* Short task: Word for word, restate every line of the material.

* * * * *

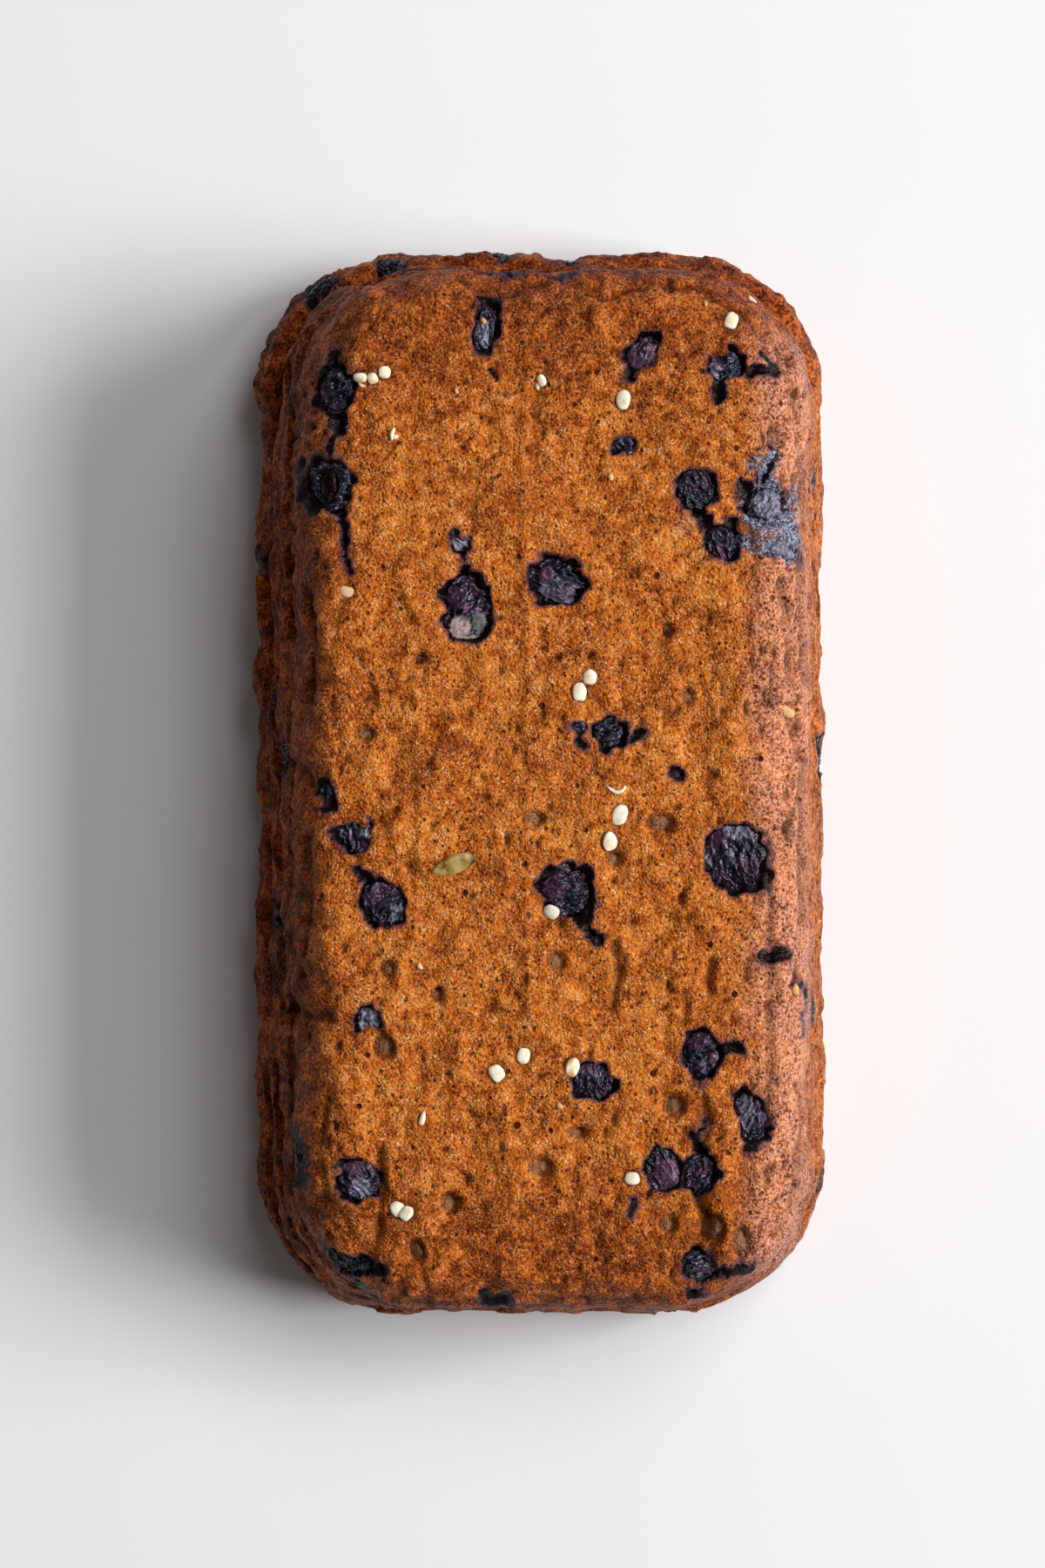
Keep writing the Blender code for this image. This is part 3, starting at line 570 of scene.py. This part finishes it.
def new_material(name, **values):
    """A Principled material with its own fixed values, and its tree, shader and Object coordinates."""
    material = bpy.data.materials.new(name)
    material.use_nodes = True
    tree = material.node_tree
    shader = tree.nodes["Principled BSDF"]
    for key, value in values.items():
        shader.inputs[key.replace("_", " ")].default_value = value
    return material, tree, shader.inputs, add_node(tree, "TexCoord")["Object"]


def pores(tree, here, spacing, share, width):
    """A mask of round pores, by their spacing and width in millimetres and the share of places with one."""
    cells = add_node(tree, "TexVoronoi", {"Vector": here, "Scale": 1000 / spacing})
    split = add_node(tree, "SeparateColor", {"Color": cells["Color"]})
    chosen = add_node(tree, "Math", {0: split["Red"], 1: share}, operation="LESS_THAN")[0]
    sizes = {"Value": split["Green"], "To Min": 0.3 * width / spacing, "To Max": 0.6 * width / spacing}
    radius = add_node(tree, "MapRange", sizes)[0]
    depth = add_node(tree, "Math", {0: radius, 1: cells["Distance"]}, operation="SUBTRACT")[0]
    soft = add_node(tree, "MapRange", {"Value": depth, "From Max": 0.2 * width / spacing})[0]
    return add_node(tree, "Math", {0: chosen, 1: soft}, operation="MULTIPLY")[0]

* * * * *

* Expected answer:
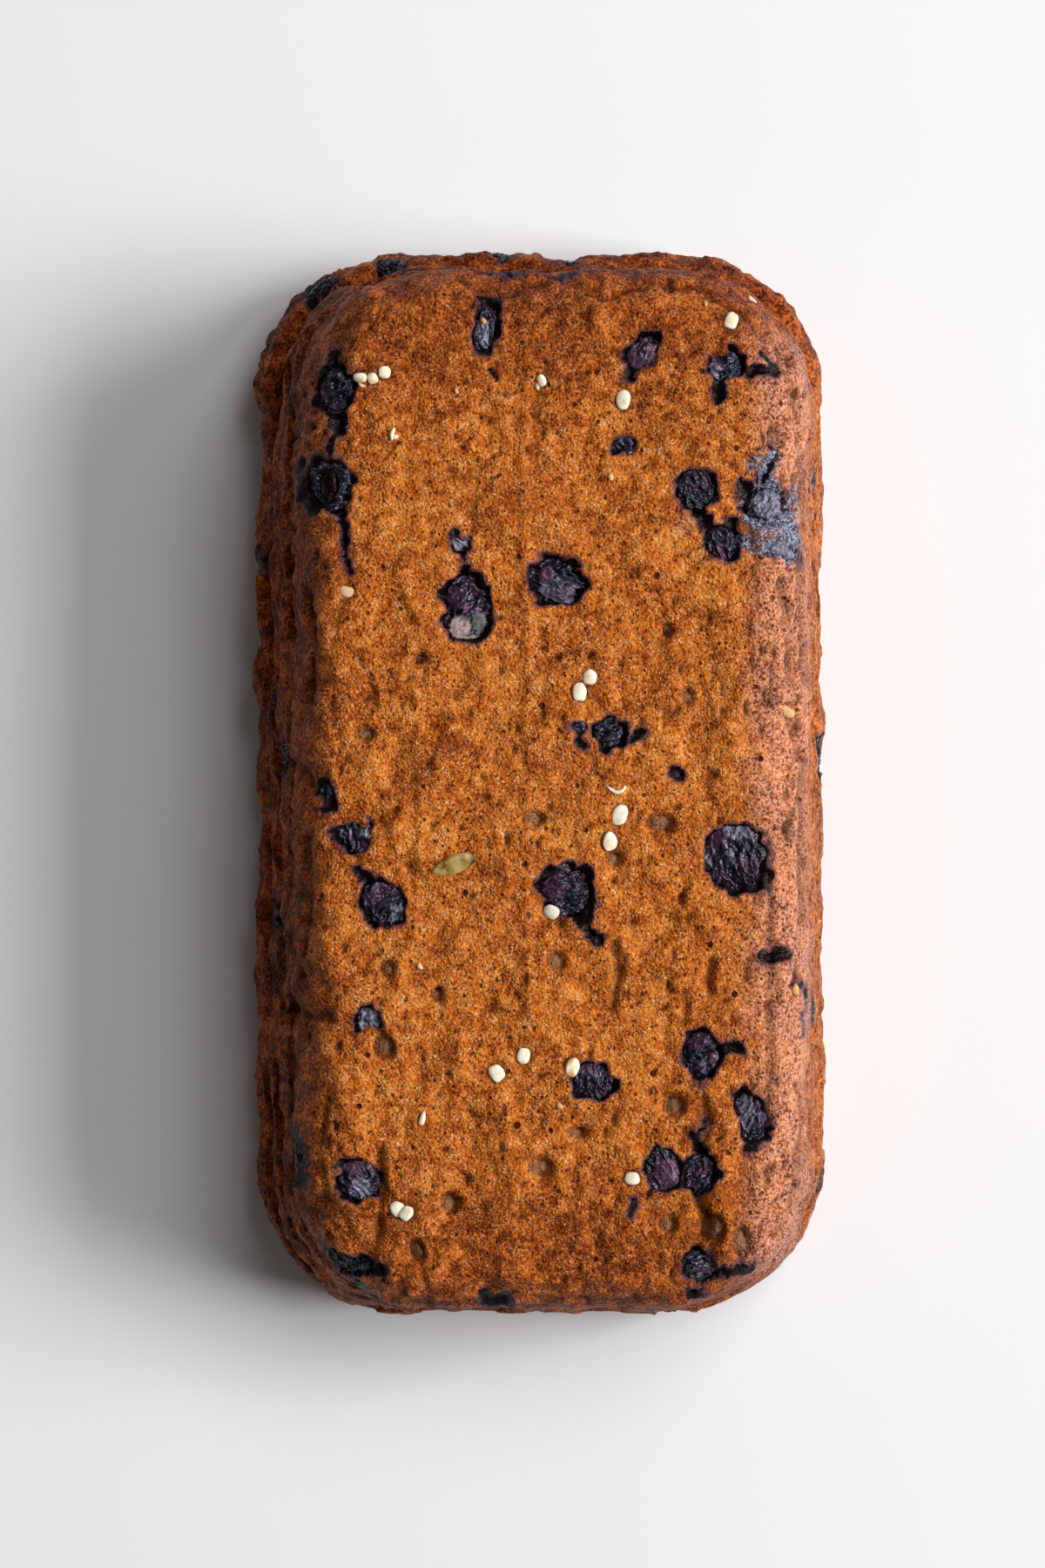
Keep writing the Blender code for this image. This is part 3, starting at line 570 of scene.py. This part finishes it.
def new_material(name, **values):
    """A Principled material with its own fixed values, and its tree, shader and Object coordinates."""
    material = bpy.data.materials.new(name)
    material.use_nodes = True
    tree = material.node_tree
    shader = tree.nodes["Principled BSDF"]
    for key, value in values.items():
        shader.inputs[key.replace("_", " ")].default_value = value
    return material, tree, shader.inputs, add_node(tree, "TexCoord")["Object"]


def pores(tree, here, spacing, share, width):
    """A mask of round pores, by their spacing and width in millimetres and the share of places with one."""
    cells = add_node(tree, "TexVoronoi", {"Vector": here, "Scale": 1000 / spacing})
    split = add_node(tree, "SeparateColor", {"Color": cells["Color"]})
    chosen = add_node(tree, "Math", {0: split["Red"], 1: share}, operation="LESS_THAN")[0]
    sizes = {"Value": split["Green"], "To Min": 0.3 * width / spacing, "To Max": 0.6 * width / spacing}
    radius = add_node(tree, "MapRange", sizes)[0]
    depth = add_node(tree, "Math", {0: radius, 1: cells["Distance"]}, operation="SUBTRACT")[0]
    soft = add_node(tree, "MapRange", {"Value": depth, "From Max": 0.2 * width / spacing})[0]
    return add_node(tree, "Math", {0: chosen, 1: soft}, operation="MULTIPLY")[0]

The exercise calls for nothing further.